В кишиневские дни появилась у Пушкина привычка толкаться среди простого народа, замешиваться в толпу. Он бродил по базарам среди разноплеменных людей, приглядываясь к торгу, к лезвистым лицам цыган-конокрадов и глазастым цыганок-ворожей, втягивал жадными ноздрями густой запах пота, кож, соломы, дегтя, слушал уличных музыкантов — леутаров, кобзарей, пристраивался к хороводам и даже отплясывал «жок». Он делал все это в молодой радости бытия, а не потому, что вырабатывал реалистический метод. Но несомненно, что «с пребыванием в Бессарабии пробудилось у светского юноши Пушкина то чуткое внимание к народной жизни, которое уже никогда не покидало его до самой смерти».
Равно и путешествие Пушкина с Липранди по городам и весям Бессарабии, по местам русской боевой славы, хранящим память о победах Суворова, Румянцева и Кутузова, было следствием здоровой любознательности и всегдашнего интереса к прошлому России, а не деловитого расчета на будущие исторические сочинения.
Все это вот к чему: не надо за каждым естественным жестом Пушкина, особенно молодого Пушкина, высматривать далеко рассчитанные цели.

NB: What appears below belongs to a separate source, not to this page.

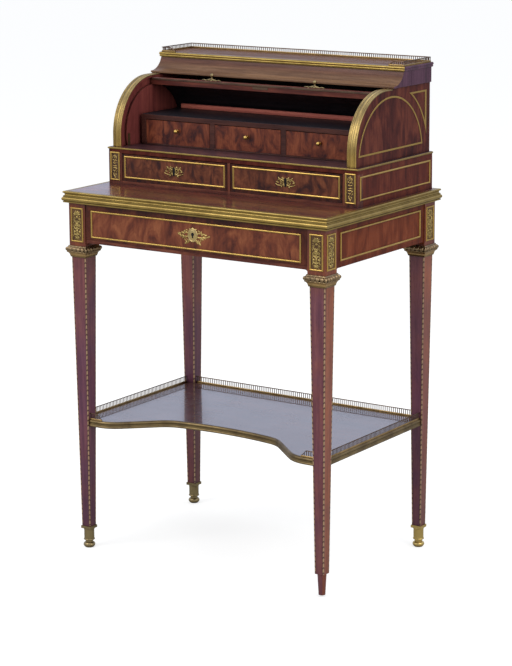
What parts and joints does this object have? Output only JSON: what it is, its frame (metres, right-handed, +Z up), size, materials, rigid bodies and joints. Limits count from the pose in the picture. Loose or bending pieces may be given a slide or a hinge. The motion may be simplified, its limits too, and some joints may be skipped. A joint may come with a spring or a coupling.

Мне представляется неверной тенденция чрезмерно драматизировать тот душевный кризис, который Пушкин пережил на юге. Многозначительно возводя очи горе, говорят, что он был близок к самоубийству. А мне вспоминаются слова великого человекознатца Горького: каждый стоящий молодой человек хоть раз да покушался на самоубийство. Пушкин — живой, заинтересованный, свободолюбивый человек, — конечно же, не мог остаться равнодушным к разгулу черных сил в Европе и гнусной деятельности отечественных мракобесов, но от трагических мук и отчаяния душа его защитилась спасительным скепсисом. В весьма бодром послании В. Л. Давыдову поэт иносказательно говорит о подавлении восстания в Неаполе, но считает — иначе и быть не могло. Он иронизирует:
Народы тишины хотят,
И долго их ярем не треснет.
Иное — сам Пушкин. Он полон веры в очистительную бурю:
Ужель надежды луч исчез?
Но нет, мы счастьем насладимся.
Кровавой чаши причастимся —
И я скажу: Христос воскрес.
Далеко же ушел он от своей прежней наивной веры, что рабство падет «по манию царя»!